When a friend of a friend becomes suicidal, at-risk teens are more likely to attempt suicide as well, new research suggests. But having a summer job may protect vulnerable teens from copycat suicidal thoughts, researchers found.

These observations stem from the National Longitudinal Study of Adolescent Health, which included information on friendship networks of 2,000 students at 15 junior and senior high schools.

"We found that suicidal tendencies diffuse across adolescent friendship networks," Dr.
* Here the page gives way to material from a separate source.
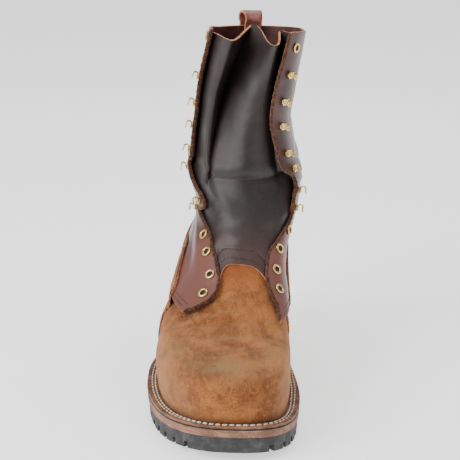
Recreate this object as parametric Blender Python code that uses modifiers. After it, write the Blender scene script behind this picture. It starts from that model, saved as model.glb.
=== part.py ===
"""Tall lace-up work boot for the right foot, standing empty and unlaced.

X runs towards the inner (medial) side of the foot, Y towards the heel and Z up.
The origin lies on the floor under the ball of the foot, in the flat of the tread.
"""
import bmesh
import bpy
import math
from functools import lru_cache

import numpy as np
from mathutils import Matrix, Vector

# Driving sizes in metres.
SOLE_LENGTH = 0.325
BALL_HALF = 0.0645
ORIGIN_FROM_TOE = 0.112
FOOT_RISE = 0.0915
LEG_RISE = 0.1815
TREAD = 0.0126
MIDSOLE = 0.0064
WELT = 0.0025
TOE_SPRING = 0.008
SPRING_START = 0.075
SHANK_START = 0.150
HEEL_BREAST = 0.236
HEEL_RISE = 0.014
FOREPART_END = 0.206
GAP = 0.0004
SUEDE = 0.0022
SHAFT_LEATHER = 0.0024
TONGUE_LEATHER = 0.0018
COUNTER_LEATHER = 0.0022
COUNTER_GAP = 0.0010
FACING_SLACK = 0.0010
INSOLE = 0.0032
TREAD_INSET = 0.0015
LUG_DEPTH = 0.0052
LUG_GROOVE = 0.0042
LUG_STEP = 0.0150
LUG_REACH = 0.0150
HEEL_LIFTS = 3
TONGUE_LAP = 0.012
HARDWARE_INSET = 0.0085
HOOK_WIDTH = 0.0052
HOOK_METAL = 0.0011
HOOK_HEIGHT = 0.0058
EYELET_OUTER = 0.0045
EYELET_HOLE = 0.0022
EYELET_HEIGHT = 0.0013
LOOP_WIDTH = 0.019
LOOP_LEATHER = 0.0022
LOOP_RISE = 0.013

# One row per ring of the boot's form, from the sole to the collar. front and back are
# shares of SOLE_LENGTH, foot and leg are the heights at the front and the back as shares
# of FOOT_RISE and LEG_RISE, the widest points are shares of SOLE_LENGTH, half widths,
# tip, heel and waist are shares of BALL_HALF, and the powers set how square a quarter is.
RING_COLUMNS = (
    "front", "back", "foot_front", "foot_back", "leg_front", "leg_back",
    "widest_lateral", "widest_medial", "lateral", "medial", "tip", "heel",
    "power_lateral", "power_medial", "power_back", "waist",
)
RINGS = (
    (0.026, 0.991, 0.00, 0.00, 0.00, 0.00, 0.43, 0.27, 0.86, 0.86, 0.19, 0.00, 2.3, 2.5, 2.5, 0.14),
    (0.020, 0.997, 0.10, 0.11, 0.00, 0.00, 0.43, 0.27, 0.88, 0.88, 0.19, 0.00, 2.3, 2.5, 2.5, 0.14),
    (0.022, 1.000, 0.22, 0.24, 0.00, 0.00, 0.43, 0.27, 0.88, 0.88, 0.19, 0.00, 2.3, 2.5, 2.5, 0.13),
    (0.040, 0.998, 0.32, 0.37, 0.00, 0.00, 0.43, 0.28, 0.85, 0.87, 0.19, 0.00, 2.3, 2.5, 2.5, 0.12),
    (0.074, 0.994, 0.39, 0.49, 0.00, 0.00, 0.43, 0.29, 0.81, 0.84, 0.19, 0.00, 2.3, 2.4, 2.5, 0.10),
    (0.123, 0.988, 0.43, 0.60, 0.00, 0.00, 0.44, 0.32, 0.77, 0.80, 0.19, 0.00, 2.2, 2.3, 2.5, 0.08),
    (0.185, 0.982, 0.47, 0.71, 0.00, 0.00, 0.46, 0.37, 0.73, 0.77, 0.20, 0.00, 2.2, 2.2, 2.5, 0.06),
    (0.252, 0.975, 0.53, 0.82, 0.00, 0.00, 0.50, 0.43, 0.69, 0.76, 0.21, 0.00, 2.1, 2.2, 2.5, 0.04),
    (0.320, 0.971, 0.65, 0.93, 0.00, 0.00, 0.55, 0.49, 0.64, 0.73, 0.21, 0.00, 2.1, 2.2, 2.5, 0.02),
    (0.382, 0.966, 0.81, 1.04, 0.00, 0.00, 0.60, 0.55, 0.56, 0.70, 0.21, 0.01, 2.1, 2.2, 2.5, 0.00),
    (0.440, 0.962, 1.00, 1.16, 0.00, 0.00, 0.65, 0.61, 0.48, 0.71, 0.21, 0.02, 2.2, 2.2, 2.4, 0.00),
    (0.486, 0.957, 1.00, 1.16, 0.09, 0.07, 0.69, 0.66, 0.42, 0.76, 0.21, 0.03, 2.4, 2.2, 2.4, 0.00),
    (0.523, 0.951, 1.00, 1.16, 0.19, 0.15, 0.72, 0.70, 0.44, 0.83, 0.22, 0.05, 2.8, 2.2, 2.3, 0.00),
    (0.548, 0.945, 1.00, 1.16, 0.29, 0.24, 0.74, 0.73, 0.54, 0.84, 0.22, 0.07, 3.2, 2.3, 2.3, 0.00),
    (0.563, 0.941, 1.00, 1.16, 0.39, 0.32, 0.75, 0.74, 0.50, 0.77, 0.22, 0.09, 3.6, 2.3, 2.3, 0.00),
    (0.575, 0.938, 1.00, 1.16, 0.56, 0.45, 0.75, 0.75, 0.45, 0.71, 0.22, 0.11, 4.0, 2.3, 2.3, 0.00),
    (0.582, 0.937, 1.00, 1.16, 0.71, 0.56, 0.75, 0.75, 0.40, 0.76, 0.23, 0.13, 4.0, 2.4, 2.3, 0.00),
    (0.585, 0.936, 1.00, 1.16, 0.88, 0.70, 0.75, 0.75, 0.31, 0.83, 0.24, 0.15, 4.0, 2.4, 2.3, 0.00),
    (0.585, 0.934, 1.00, 1.16, 1.00, 0.79, 0.75, 0.75, 0.25, 0.88, 0.25, 0.16, 4.0, 2.4, 2.3, 0.00),
)
COLLAR_RING = len(RINGS) - 1
SEAM_RING = 7.0
TAB_RING = 10.35
UPPER_BEHIND = 0.25
COUNTER_FOOT = 0.1
COUNTER_TOP = 9.3
COUNTER_DIP = 1.1
TONGUE_FOOT = 9.95
TONGUE_ARCH = 1.75
TONGUE_BELOW_COLLAR = 0.25
FOLD_START = 11.6
FOLD_RUN = 2.0
LOOP_RINGS = (16.9, 17.3, 17.7)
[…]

Robert Baller, associate professor of sociology at the University of Iowa College of Liberal Arts and Sciences study co-author who was involved in the study, told Reuters Health.

"Specifically, when a friend of a friend attempts suicide, teens are more likely to seriously consider an attempt, but the effect only operates for teens experiencing various combinations of the following risk factors: physical fights, heavy alcohol consumption, same-sex attraction, obesity, and rape victimization," Baller emphasized.

Holding a summer job, Baller and co-investigator Kelly Richardson of the Iowa City VA Medical Center found, prevents diffusion of suicidal thoughts or actions to at-risk teens. "If older at-risk teens work for pay approximately 20 or more hours in a typical summer week, the diffusive effect is eliminated," Baller told Reuters Health.

"For younger at-risk teens, those under age 16, only 10 hours of paid employment in the summer are needed to produce the same benefit," he said.

Other factors such as church attendance, employment during the school year, participation in sports, and residing in a two-parent home are not as protective as a summer job, the researchers found.

"Summer employment," Baller noted in a university-issued statement, "is thought to be beneficial because it creates self-esteem while reducing isolation and substance abuse, and it does not conflict with school work in the way a job during the school year could."

"The findings pertaining to summer jobs," Baller told Reuters Health, "are important because they have practical implications for parents, namely, if your teen is having difficulties, a summer job may be a fine remedy. When troubled teens 'bring home a little bacon' they seem to enjoy more self esteem and less suicidality."

But a summer job may be hard to come by, given the current economic downturn. Possible solutions could include working for pay within the family or for a friend of the family, Baller and Richardson suggest.